DLE-307 ART AND PEDAGOGY FROM SOCRATES TO,JOSEPH BEUYS

Socrates famously said to his student, Meno: “I don’t know that I can teach you, and I don’t even know that you can learn! The best I can be is a midwife to ideas.” At first, Socrates is talking about Virtue, but also, Justice, Beauty, Art. Joseph Beuys declared that “To be a teacher is my greatest work of art.” If we do not know that we can learn, and do not know that we can teach, why, then, do we talk so much about Art, as a society spend so much on Art, and go into debt to ”learn” about something that we are not even sure can be learned? What are the implications of making pedagogy – and with it dialogue and a changed relationship between “teacher”and ”student” – the subject of art?
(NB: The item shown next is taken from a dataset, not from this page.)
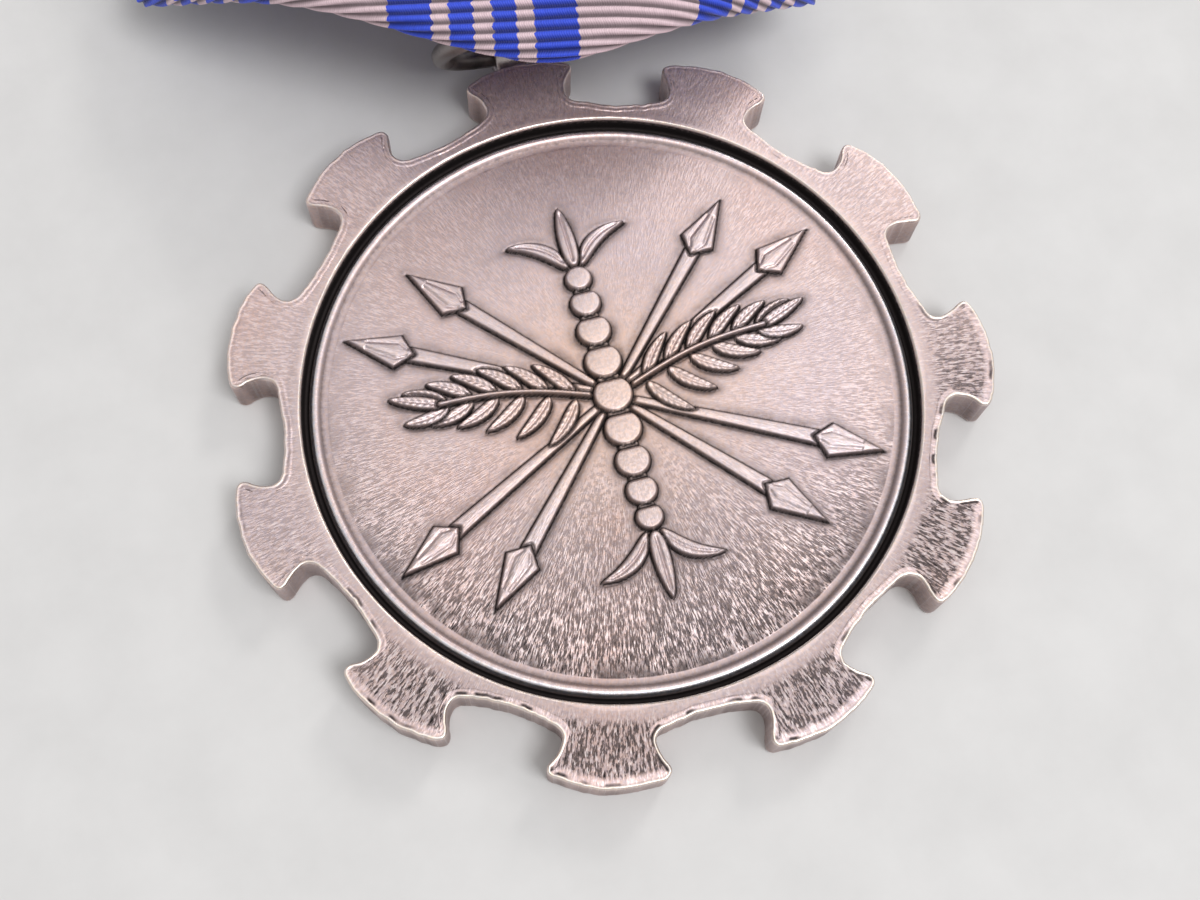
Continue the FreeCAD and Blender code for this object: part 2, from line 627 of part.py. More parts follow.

Art + Pedagogy from Socrates to Joseph Beuys looks at why teaching / pedagogy (BFA/MFA/PhD; Paulo Freire, Jacques Rancière, Lygia Clark, etc.) along with dialogue / conversation and the meal as a vehicle of self-learning and new strategies of inter-subjectivity (Plato’s The Banquet / Symposium, Dante’s The Banquet, Theaster Gates, Rirkrit Tiravanija, Michael Rakowitz, InCubate, Detroit Soup, etc.) have become such prominent, troubling, and exciting subjects in contemporary art practices precisely at the moment when there is recognition that the democratization of art and its institutions begun in the Twentieth Century is over and the techniques for transmitting / teaching this “art” have become obsolete. Students are invited to conclude the semester with a student-curated meal and conversation or Banquet of friends.

Credits: 3

Prerequisites: Take one 3.0 credit, 200 level course from one of the following subjects: DAH (Art History), DEN (English), DAS (Academic Studies), DVC (Visual Culture).